The Stanford GVHR is specific to the survey cohorts, time, place, and culture in which it was developed and tested. Because gender norms, traits, and relations vary across and within cultures and change over time [85], we recommend that variables be updated with each generation or even more frequently. Obvious limitations are that our variables were developed from English-language literature and validated in nonprobability samples, recruited online and through a research registry in US populations, and the age composition of our samples (median ages range from 36 to 50 years) does not represent typical patient populations encountered in clinical practice. We strongly encourage more research to test the validity of the gender-related variables within and across age groups and cultures, as well as across a wide range of global settings.

Any association of a gender-related variable with a health outcome does not infer causality. Our assessment was cross-sectional. Confounding or even reverse causality (health phenotypes affecting gender-related behaviors and attitudes) should be considered. Another limitation is the small number of items per construct which might limit generalizability; at the same time, a smaller number of items likely increases the usefulness of the questionnaire to practitioners and researchers. An avenue for further research is the expansion the number of items for each construct, especially emotional intelligence, which had less than ideal reliability across all three samples. In addition, a few of the initial gender-related constructs that were not retained in the exploratory factor analysis, such as competition and quality of family relationships, may have been deselected due to insufficient items in the study’s initial pool of attitudes and behaviors and should be reconsidered in future research.
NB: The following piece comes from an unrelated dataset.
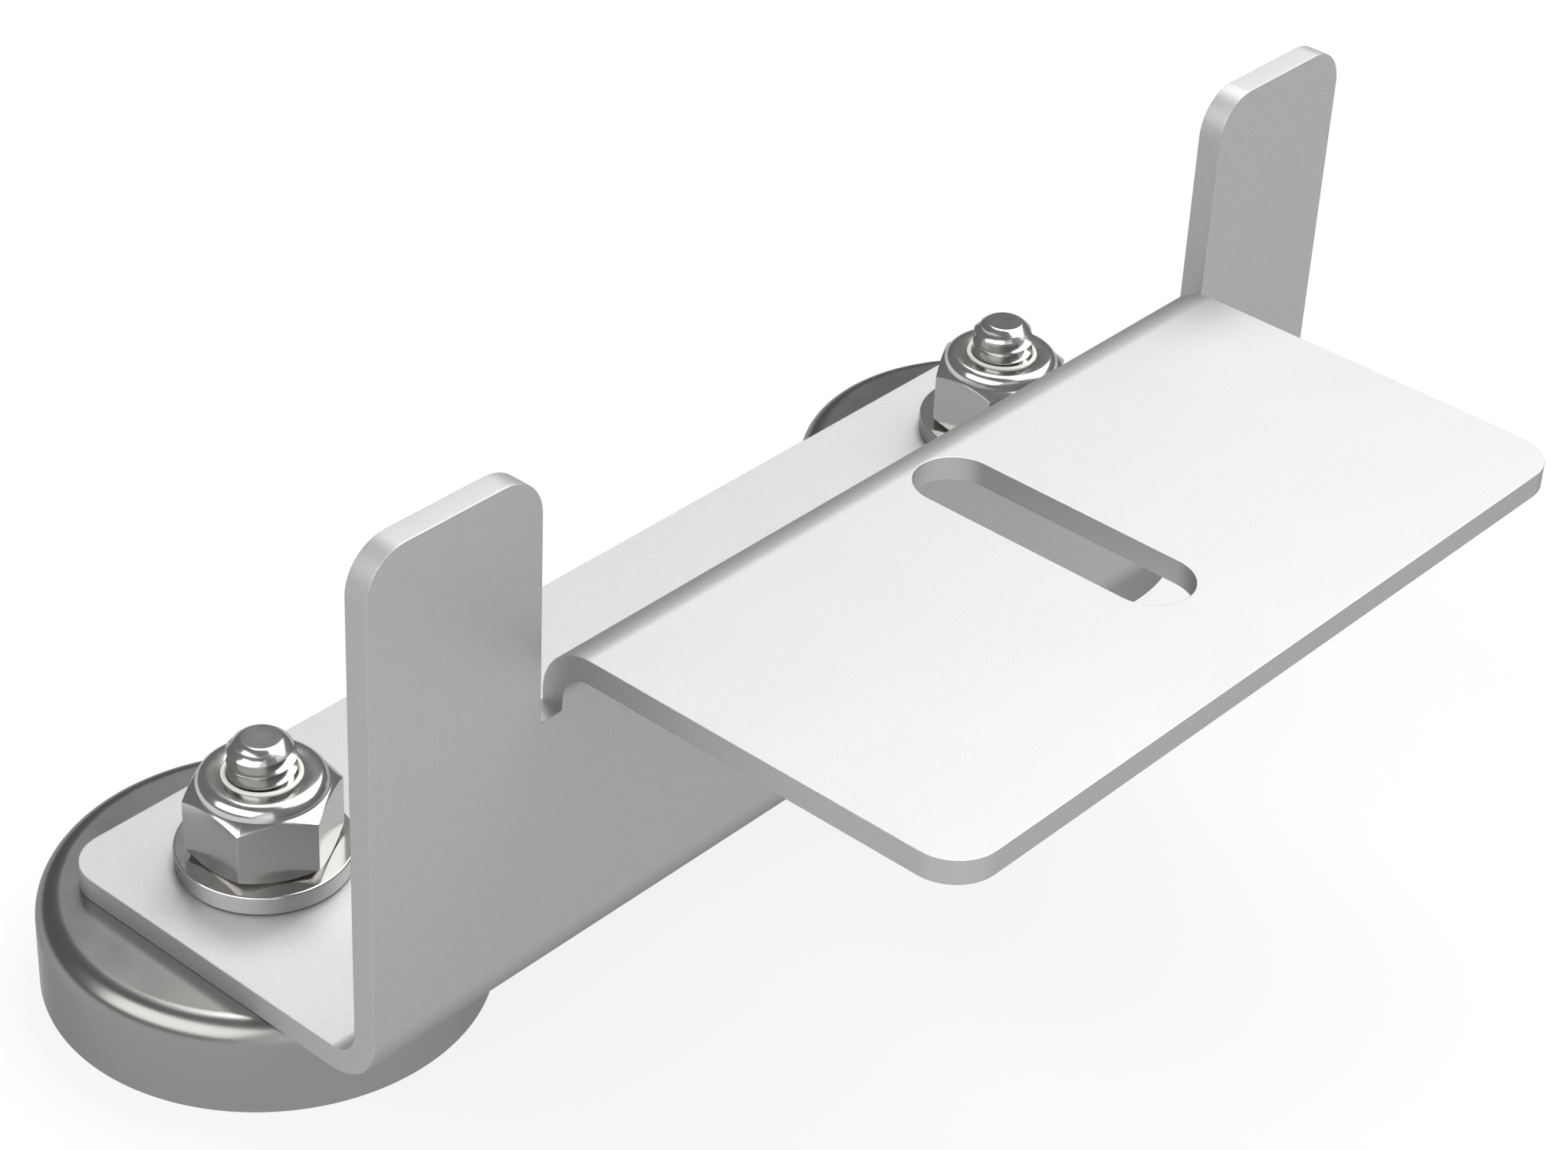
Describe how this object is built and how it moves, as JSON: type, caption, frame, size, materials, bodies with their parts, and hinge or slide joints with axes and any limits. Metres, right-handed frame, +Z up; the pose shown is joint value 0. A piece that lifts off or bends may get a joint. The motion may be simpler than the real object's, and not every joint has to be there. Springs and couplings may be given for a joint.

Perspectives and significance

This project represents an approach toward developing more comprehensive and precise survey-based measures of gender in relation to health. In the future, the proposed list of variables to measure other gender-related factors could be expanded to place more emphasis on gender relations, e.g., by integrating factors such as decision-making power (including over household resources and health expenditures) and the distribution of domestic labor in families and among both same- and different-sex cohabiting or romantic partners. Indeed, many of the measures that have informed our work may be outdated (noting that some date back to the 1970s and 1980s). It may be desirable to complement our proposed list of variables with more “timely” variables that better represent how specific patients and persons conceive of gender in 2020. It would also be interesting to explore associations between our gender-related variables and other health-related aspects such as health literacy, health-seeking behavior, and provider-patient interactions.

Conclusion

Our questionnaire is designed to shed light on how specific gender-related behaviors and attitudes contribute to health and disease processes, irrespective of—or in addition to—biological sex and self-reported gender identity. Use of these gender-related variables in experimental studies, such as clinical trials, may also help us understand if gender factors play an important role as treatment effect modifiers and would thus need to be further considered in treatment decision-making.